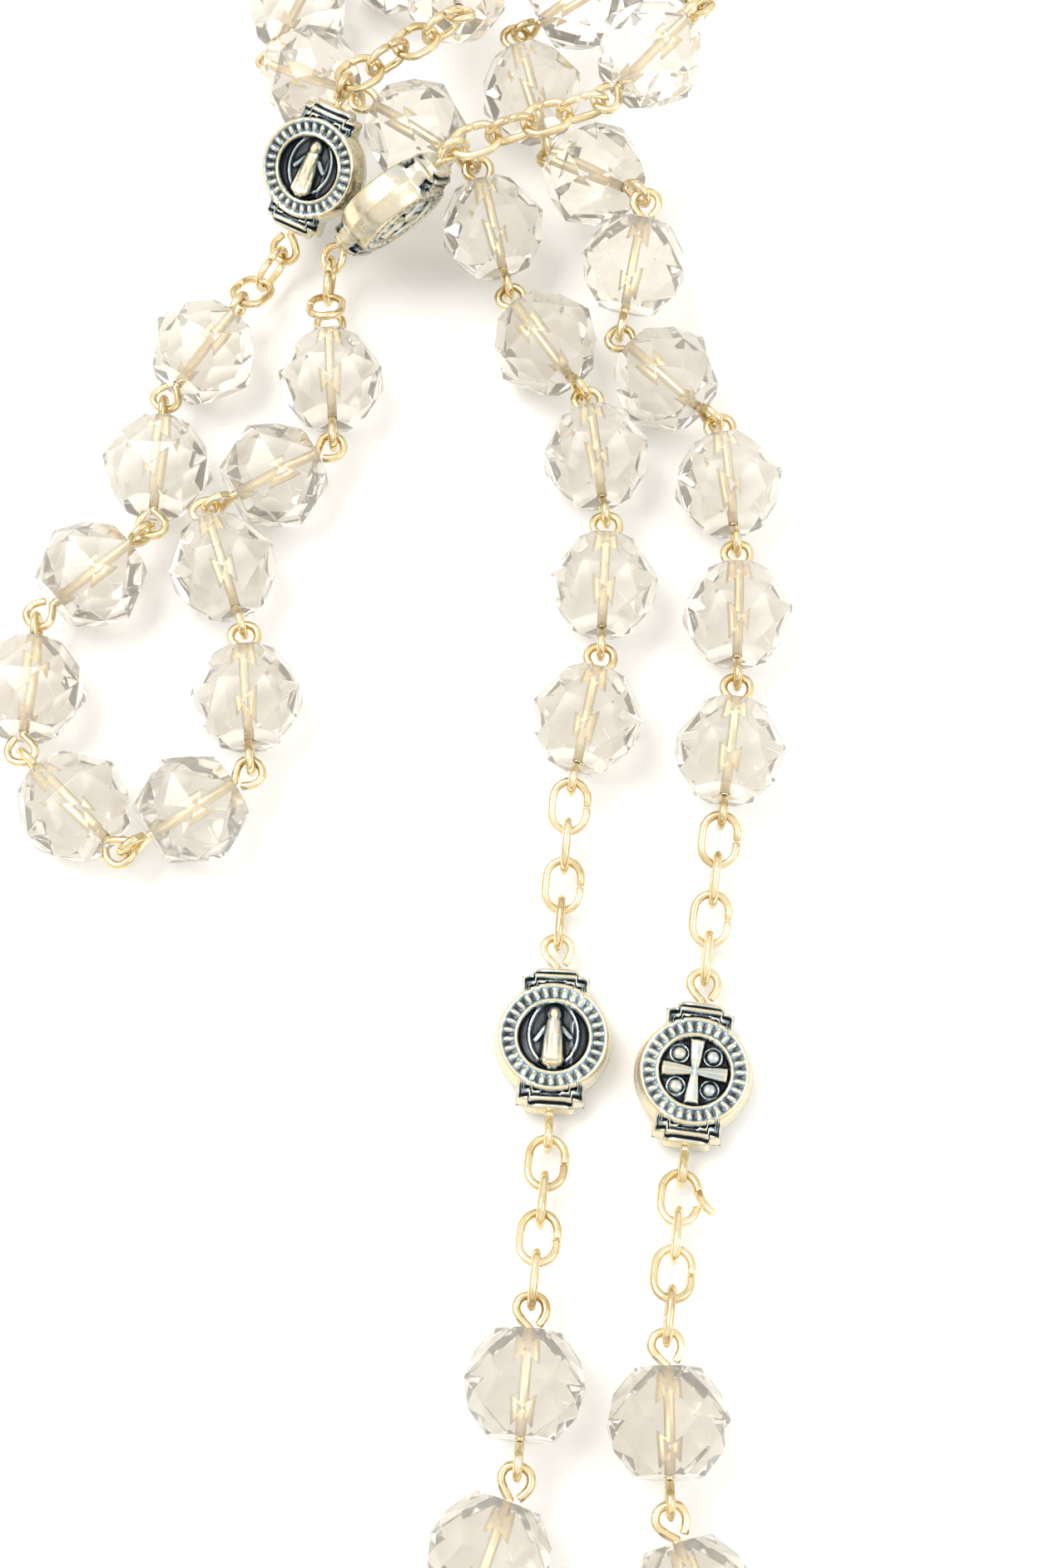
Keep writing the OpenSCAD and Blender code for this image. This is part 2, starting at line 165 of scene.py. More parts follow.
class Soup:
    """Vertices in millimetres, faces, and one shade value per vertex, gathered for one piece."""

    def __init__(self):
        self.verts, self.faces, self.shade, self.count = [], [], [], 0

    def add(self, verts, faces, shade=None):
        verts = np.asarray(verts, float)
        self.faces += [[i + self.count for i in f] for f in faces]
        self.verts.append(verts)
        self.shade.append(np.zeros(len(verts)) if shade is None else np.asarray(shade, float))
        self.count += len(verts)

    def object(self, name, materials, smooth=True):
        verts = np.concatenate(self.verts) * MM
        mesh = bpy.data.meshes.new(name)
        mesh.from_pydata(verts.tolist(), [], self.faces)
        for m in materials:
            mesh.materials.append(m)
        mesh.polygons.foreach_set("use_smooth", [smooth] * len(self.faces))
        shade = mesh.attributes.new("shade", "FLOAT", "POINT")
        shade.data.foreach_set("value", np.concatenate(self.shade).astype(np.float32))
        mesh.update()
        obj = bpy.data.objects.new(name, mesh)
        bpy.context.scene.collection.objects.link(obj)
        return obj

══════

| TO DO |
All of the data must be returned exactly.

| RESULT FOR THIS EXERCISE |
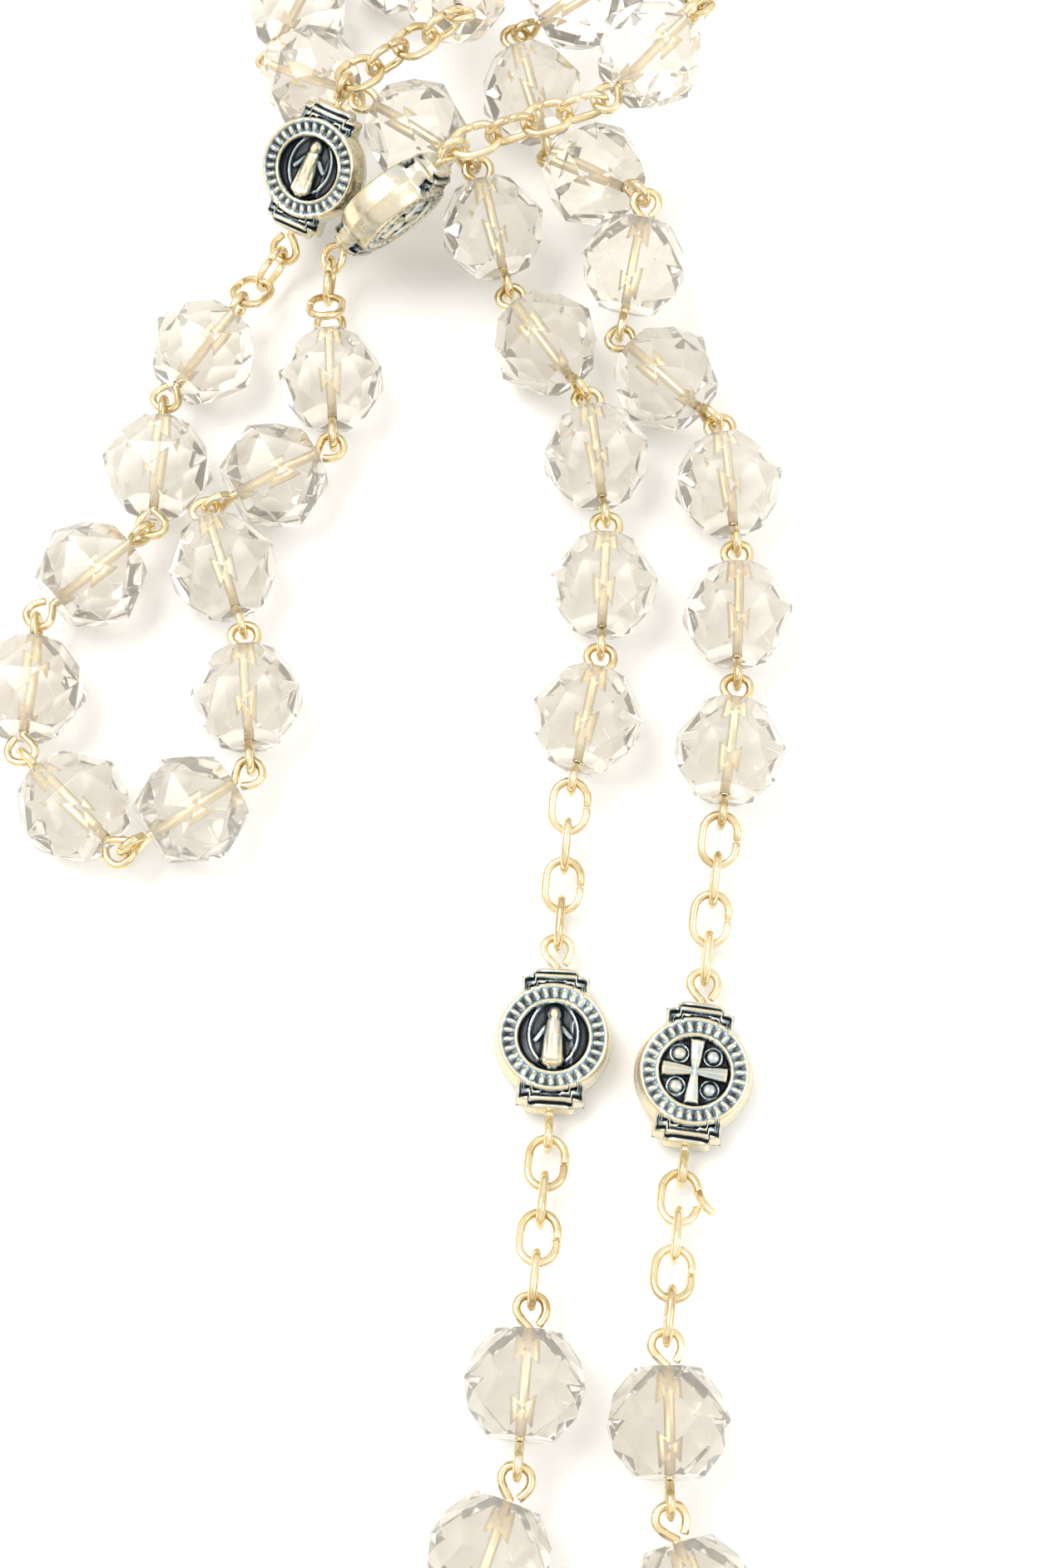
Keep writing the OpenSCAD and Blender code for this image. This is part 2, starting at line 165 of scene.py. More parts follow.
class Soup:
    """Vertices in millimetres, faces, and one shade value per vertex, gathered for one piece."""

    def __init__(self):
        self.verts, self.faces, self.shade, self.count = [], [], [], 0

    def add(self, verts, faces, shade=None):
        verts = np.asarray(verts, float)
        self.faces += [[i + self.count for i in f] for f in faces]
        self.verts.append(verts)
        self.shade.append(np.zeros(len(verts)) if shade is None else np.asarray(shade, float))
        self.count += len(verts)

    def object(self, name, materials, smooth=True):
        verts = np.concatenate(self.verts) * MM
        mesh = bpy.data.meshes.new(name)
        mesh.from_pydata(verts.tolist(), [], self.faces)
        for m in materials:
            mesh.materials.append(m)
        mesh.polygons.foreach_set("use_smooth", [smooth] * len(self.faces))
        shade = mesh.attributes.new("shade", "FLOAT", "POINT")
        shade.data.foreach_set("value", np.concatenate(self.shade).astype(np.float32))
        mesh.update()
        obj = bpy.data.objects.new(name, mesh)
        bpy.context.scene.collection.objects.link(obj)
        return obj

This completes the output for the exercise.